Houston Heights (often referred to simply as "The Heights") is a community in northwest-central Houston, Texas, United States. "The Heights" is often referred to colloquially to describe a larger collection of neighborhoods next to and including the actual Houston Heights. However, Houston Heights has its own history, distinct from Norhill and Woodland Heights.

In 1886, Oscar Martin Carter, a former bank president from Nebraska arrived in Houston and by 1891 he and a group of investors had established the Omaha and South Texas Land Company, managed by Carter and a subsidiary of the American Loan and Trust Company. The company purchased 1,756 acres (7.11 km2) of land and established infrastructure, including streets, alleys, parks, schools, and utilities, worth $500,000. As one of Texas's early planned communities, Houston Heights was founded as a streetcar suburb of Houston and attracted residents who did not wish to live in the dense city but had a way to commute back and forth for work. Another appealing factor to potential residents was that the area is 23 feet higher in elevation than Houston, which was experiencing yellow fever outbreaks along with other waterborne illnesses due to excessive flooding and high levels of mosquitos.

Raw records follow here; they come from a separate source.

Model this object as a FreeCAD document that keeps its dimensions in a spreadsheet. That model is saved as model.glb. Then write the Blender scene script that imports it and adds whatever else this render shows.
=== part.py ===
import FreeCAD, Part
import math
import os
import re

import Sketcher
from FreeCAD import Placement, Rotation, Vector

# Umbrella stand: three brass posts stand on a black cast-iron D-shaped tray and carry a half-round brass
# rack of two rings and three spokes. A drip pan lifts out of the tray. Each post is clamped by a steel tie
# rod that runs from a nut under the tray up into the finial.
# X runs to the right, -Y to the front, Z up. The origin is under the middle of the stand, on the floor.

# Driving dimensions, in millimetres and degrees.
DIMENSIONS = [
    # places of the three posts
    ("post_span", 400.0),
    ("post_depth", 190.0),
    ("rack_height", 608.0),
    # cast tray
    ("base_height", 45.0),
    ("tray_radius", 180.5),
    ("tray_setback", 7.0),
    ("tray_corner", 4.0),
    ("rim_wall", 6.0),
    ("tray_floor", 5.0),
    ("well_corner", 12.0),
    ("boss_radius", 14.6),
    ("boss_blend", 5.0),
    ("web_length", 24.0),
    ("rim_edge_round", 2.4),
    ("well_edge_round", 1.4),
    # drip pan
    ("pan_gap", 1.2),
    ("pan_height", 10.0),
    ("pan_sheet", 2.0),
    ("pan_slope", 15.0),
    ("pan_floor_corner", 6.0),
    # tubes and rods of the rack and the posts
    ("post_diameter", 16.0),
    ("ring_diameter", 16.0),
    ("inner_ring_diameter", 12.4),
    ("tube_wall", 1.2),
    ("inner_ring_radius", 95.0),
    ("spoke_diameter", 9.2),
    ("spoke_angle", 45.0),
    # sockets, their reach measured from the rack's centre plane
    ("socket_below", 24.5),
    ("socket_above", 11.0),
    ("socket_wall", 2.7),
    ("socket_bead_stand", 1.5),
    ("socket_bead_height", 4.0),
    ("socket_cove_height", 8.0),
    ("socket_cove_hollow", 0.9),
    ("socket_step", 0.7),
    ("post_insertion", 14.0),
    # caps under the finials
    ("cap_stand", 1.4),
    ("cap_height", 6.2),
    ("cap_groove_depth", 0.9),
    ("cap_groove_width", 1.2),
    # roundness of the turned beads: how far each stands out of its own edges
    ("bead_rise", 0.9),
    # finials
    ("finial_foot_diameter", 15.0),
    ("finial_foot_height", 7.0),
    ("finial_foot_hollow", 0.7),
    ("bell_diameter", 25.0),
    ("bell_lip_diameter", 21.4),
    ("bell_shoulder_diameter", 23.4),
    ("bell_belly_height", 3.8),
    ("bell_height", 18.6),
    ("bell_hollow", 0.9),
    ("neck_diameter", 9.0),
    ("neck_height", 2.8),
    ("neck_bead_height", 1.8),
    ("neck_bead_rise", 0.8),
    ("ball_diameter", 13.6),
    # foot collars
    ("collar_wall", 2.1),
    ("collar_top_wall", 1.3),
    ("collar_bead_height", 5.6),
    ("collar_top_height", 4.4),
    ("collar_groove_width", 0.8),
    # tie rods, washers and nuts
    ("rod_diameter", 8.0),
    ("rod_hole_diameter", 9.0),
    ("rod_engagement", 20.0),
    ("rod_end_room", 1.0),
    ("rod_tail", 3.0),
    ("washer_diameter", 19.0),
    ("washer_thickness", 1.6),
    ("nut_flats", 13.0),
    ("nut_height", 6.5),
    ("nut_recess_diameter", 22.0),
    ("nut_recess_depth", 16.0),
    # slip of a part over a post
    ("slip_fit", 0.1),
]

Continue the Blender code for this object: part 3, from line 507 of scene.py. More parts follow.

It had its own municipality, established on July 1, 1896 and William G. Love served as the first mayor and J.B. Marmion was the fifth and final mayor. According to the U.S. census of 1900 the area had 800 residents and had its own school system, hospital and emergency services. By 1919 the city government experienced difficulty collecting sufficient tax revenue to fund the school system and so the small community agreed to be annexed to the city of Houston.

After World War II industrial interests moved into the Houston Heights.

Sister M. Agatha wrote the book History of the Houston Heights, published in 1956. Some of her research stemmed from a document and photograph collection organized by Jimmie May Hicks, the head librarian at the Heights Public Library from 1931 to 1964.

Marilyn Bardsley of Crime Library stated that the Houston Heights became "decrepit" and "tired" after World War II. In that period several units of housing were subdivided into apartments and maintenance declined. In the 1970s the Houston Heights was considered to be a low income area of the city. In 1973 the Houston Heights Association (HHA) was established to reverse this trend.

On December 13, 1970, Dean Corll began luring and killing children from the Houston Heights which became known as the Houston Mass Murders. For most of the period of his crime spree, Corll lived in or close to Houston Heights as his two teenage accomplices resided there. Other teens from the area were targeted simply because the two teens knew many of them which made it easier to entice them to Corll's various residences during the period.

From the 1980 U.S. census to the 1990 census, the population of the Houston Heights declined by more than 1,000 people per square mile. The Houston Heights Association opened in 1973.